Quando, em Outubro de 1978, o aiatola Khomeini entra em território francês para preparar o assalto ao regime do xá da Pérsia, deixa para trás o Iraque de Saddam Hussein. Ironias da vida: perante as autoridades iraquianas que o avisaram de que só podia manter-se no exílio se parasse de fazer declarações políticas, Khomeini respondeu que guardaria a liberdade de expressão debaixo do tapete de oração. E soltou-a assim que chegou à capital francesa.
Nos quatro meses que permaneceu em França monta uma estratégia na qual encarna a figura de revolucionário anti-imperialista (odiado pelo povo, o xá tinha como aliado máximo os Estados Unidos), recolhendo o apoio da intelectualidade francesa (de Jean-Paul Sartre a Michel Foucault) e da imprensa, que o cerca como se estivessem perante o próprio profeta. Enquanto enviava mensagens áudio mais duras para o país natal, o religioso xiita piscava o olho ao Ocidente ao admitir, por exemplo, que uma mulher podia chegar a Presidente.
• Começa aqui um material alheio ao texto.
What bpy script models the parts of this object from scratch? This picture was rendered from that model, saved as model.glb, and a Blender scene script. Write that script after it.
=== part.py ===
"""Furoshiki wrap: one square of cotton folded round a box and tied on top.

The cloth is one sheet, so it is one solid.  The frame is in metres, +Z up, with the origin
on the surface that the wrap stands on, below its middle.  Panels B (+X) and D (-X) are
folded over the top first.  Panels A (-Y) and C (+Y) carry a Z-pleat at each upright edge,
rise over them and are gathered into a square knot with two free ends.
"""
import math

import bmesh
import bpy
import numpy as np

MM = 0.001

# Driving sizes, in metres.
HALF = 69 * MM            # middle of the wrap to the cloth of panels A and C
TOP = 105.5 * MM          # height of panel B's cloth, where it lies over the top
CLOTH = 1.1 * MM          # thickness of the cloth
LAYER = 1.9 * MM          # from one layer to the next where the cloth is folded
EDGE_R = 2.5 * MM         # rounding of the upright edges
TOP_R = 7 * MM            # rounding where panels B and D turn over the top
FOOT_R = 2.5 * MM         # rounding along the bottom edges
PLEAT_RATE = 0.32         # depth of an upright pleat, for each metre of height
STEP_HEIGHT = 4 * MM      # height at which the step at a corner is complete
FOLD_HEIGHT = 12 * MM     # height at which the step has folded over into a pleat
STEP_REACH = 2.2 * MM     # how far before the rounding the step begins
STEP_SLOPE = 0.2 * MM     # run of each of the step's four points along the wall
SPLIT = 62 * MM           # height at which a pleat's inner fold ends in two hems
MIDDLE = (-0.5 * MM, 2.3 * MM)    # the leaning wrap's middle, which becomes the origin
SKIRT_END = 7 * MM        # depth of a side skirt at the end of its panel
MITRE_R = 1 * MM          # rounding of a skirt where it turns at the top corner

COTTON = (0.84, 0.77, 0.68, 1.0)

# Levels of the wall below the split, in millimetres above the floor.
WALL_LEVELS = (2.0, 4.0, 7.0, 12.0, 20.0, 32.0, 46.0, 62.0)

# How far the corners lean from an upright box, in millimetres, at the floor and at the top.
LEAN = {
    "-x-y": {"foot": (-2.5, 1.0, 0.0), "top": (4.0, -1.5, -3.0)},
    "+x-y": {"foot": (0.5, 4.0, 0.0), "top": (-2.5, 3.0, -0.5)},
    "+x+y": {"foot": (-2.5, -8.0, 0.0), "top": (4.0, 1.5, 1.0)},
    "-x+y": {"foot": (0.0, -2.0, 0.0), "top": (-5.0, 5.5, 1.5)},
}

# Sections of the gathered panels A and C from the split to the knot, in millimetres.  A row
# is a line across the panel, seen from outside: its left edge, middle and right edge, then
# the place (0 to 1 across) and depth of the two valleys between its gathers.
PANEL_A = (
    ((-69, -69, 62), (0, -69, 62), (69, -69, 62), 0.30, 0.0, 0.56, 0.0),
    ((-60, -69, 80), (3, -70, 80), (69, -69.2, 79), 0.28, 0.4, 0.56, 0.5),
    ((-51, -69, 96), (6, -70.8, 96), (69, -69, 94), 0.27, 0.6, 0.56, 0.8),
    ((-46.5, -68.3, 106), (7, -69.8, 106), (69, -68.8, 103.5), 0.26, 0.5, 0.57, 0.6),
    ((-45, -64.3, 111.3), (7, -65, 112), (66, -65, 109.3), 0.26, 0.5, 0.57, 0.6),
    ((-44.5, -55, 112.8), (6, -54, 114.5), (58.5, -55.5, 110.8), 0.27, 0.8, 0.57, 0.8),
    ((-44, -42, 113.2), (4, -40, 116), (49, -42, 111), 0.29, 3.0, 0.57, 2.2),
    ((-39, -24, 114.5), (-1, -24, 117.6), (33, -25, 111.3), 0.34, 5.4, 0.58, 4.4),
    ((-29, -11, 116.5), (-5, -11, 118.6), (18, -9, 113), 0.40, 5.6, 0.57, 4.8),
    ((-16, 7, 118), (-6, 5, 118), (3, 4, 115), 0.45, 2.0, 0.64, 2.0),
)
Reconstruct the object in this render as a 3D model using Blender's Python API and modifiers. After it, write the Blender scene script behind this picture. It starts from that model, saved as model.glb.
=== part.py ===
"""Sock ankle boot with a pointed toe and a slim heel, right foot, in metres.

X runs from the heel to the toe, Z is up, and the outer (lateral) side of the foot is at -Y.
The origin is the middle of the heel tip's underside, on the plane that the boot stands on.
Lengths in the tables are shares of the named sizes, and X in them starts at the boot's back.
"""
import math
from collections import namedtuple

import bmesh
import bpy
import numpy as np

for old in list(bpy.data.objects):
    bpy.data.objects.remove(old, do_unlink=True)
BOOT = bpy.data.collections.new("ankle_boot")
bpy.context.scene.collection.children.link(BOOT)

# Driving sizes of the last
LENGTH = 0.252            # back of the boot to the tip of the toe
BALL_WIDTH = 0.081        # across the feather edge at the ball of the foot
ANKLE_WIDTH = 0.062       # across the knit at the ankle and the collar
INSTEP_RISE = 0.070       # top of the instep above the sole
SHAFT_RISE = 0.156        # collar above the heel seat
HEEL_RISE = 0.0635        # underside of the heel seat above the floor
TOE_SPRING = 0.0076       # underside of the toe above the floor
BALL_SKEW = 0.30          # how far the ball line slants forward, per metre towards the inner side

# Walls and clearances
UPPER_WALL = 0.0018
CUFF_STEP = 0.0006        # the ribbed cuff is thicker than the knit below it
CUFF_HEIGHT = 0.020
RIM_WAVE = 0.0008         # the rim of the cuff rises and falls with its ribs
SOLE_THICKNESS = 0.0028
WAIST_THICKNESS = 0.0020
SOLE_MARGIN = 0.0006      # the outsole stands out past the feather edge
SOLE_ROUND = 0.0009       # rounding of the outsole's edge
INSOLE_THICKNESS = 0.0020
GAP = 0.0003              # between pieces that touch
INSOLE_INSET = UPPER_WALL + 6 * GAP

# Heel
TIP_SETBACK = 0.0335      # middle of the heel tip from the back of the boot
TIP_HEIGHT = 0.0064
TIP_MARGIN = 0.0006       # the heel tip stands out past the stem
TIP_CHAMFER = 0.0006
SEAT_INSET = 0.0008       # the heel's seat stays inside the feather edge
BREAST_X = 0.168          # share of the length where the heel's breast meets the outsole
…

A França acolheu e deu voz a um líder do Islão político, a um islamista que chegado ao poder fundou um regime que rapidamente perseguiu não só a elite do xá, mas todas as outras forças sociais e políticas (comunistas, socialistas, liberais, nacionalistas) iranianas.
Passaram-se mais de 35 anos até ao fim da atitude passiva de não separar Islão do jihadismo ou islamismo – enquanto ideologia totalitária – quando o Senado francês criminaliza, em Novembro passado, a tentativa de sair do país de cidadãos que querem ir para “um cenário de operações de grupos terroristas”. Mas nem todos concordam: o editorialista do Le Figaro Ivan Rioufol, conhecido pelas suas tomadas de posição extremadas, discorda, contrapondo uma “França angélica”.
Durante este período, o número de imigrantes muçulmanos em território europeu cresceu de forma significativa, em particular em capitais como Londres, Paris, Bruxelas ou Amesterdão.
Nalguns países do Norte da Europa os imigrantes eram acolhidos de forma generosa, como conta a activista Ayaan Hirsi Ali em Nómada, ao relatar a história da sua vida. Mas a muçulmana que se tornou ateia chama a atenção para a estigmatização dos muçulmanos. “Nos guetos, os agentes do Islão extremista praticam a mensagem de ódio e procuram operacionais para morrerem como mártires”.
Na capital inglesa, por exemplo, alguns bairros tornaram-se território não apenas muçulmano, mas islamizado, no que a autora de Londonistão, Mellanie Philips, apelidou de “zonas interditas”. E nalguns casos não se tratou de exagero. Em 2011, certos municípios dos arredores, como Waltham Forest, Tower Hamlets e Newham tinham cartazes a informar: 'Está a entrar numa zona controlada pela sharia (lei islâmica)'.
Alguns extremistas começaram a ser vigiados após o 11 de Setembro ou os atentados de Madrid, em 2005. Há o caso do imã Abdelkader Mousianeb, que foi deportado de França por defender a violência e o apedrejamento das mulheres adúlteras. Ou o de Abu Hamza, um imã extremista de origem egípcia que viveu em Londres e aí conspirou para a realização de atentados terroristas. Extraditado para os Estados Unidos, foi condenado a prisão perpétua na semana passada. Outra figura que destila mensagens extremistas é Anjem Choudary, mas este cidadão britânico, detido em Setembro, continua o seu discurso de ódio e de incitação à violência em entrevistas e debates televisivos.
Em 2005, com a publicação dos cartoons de Maomé no jornal dinamarquês Jyllands-Posten, alguns imãs na Europa lançaram-se numa campanha que fez guerra sem quartel contra os dinamarqueses, à imagem do que se passou um pouco pelo resto do mundo. À época a Europa dividiu-se entre acusações de racismo e xenofobia e a defesa da liberdade de imprensa e de expressão. O então ministro dos Negócios Estrangeiros português, Freitas do Amaral, condenou a publicação das caricaturas.
Alguns mudaram agora de posição, como testemunha por exemplo Dominique Moisi, no texto 'O 11 de Setembro francês'. Em 2006, o académico francês afirmou que a reprodução das caricaturas do Jyllands-Posten no Charlie Hebdo “era uma provocação perigosa e desnecessária”, mas hoje não duvida de que acima de tudo deve estar o laicismo, que “em França equivale a uma religião, a da república”.
O certo é que houve uma mudança de paradigma e não parece mais possível que um mayor de Londres receba de braços abertos um fundamentalista, como aconteceu em 2004 com Ken Livingstone e o xeque al-Qaradawi.
E se ainda há imãs a professar a violência e a alienar jovens, tirando um ou outro Choudary, o discurso que chega aos meios de comunicação ocidentais é mais moderado.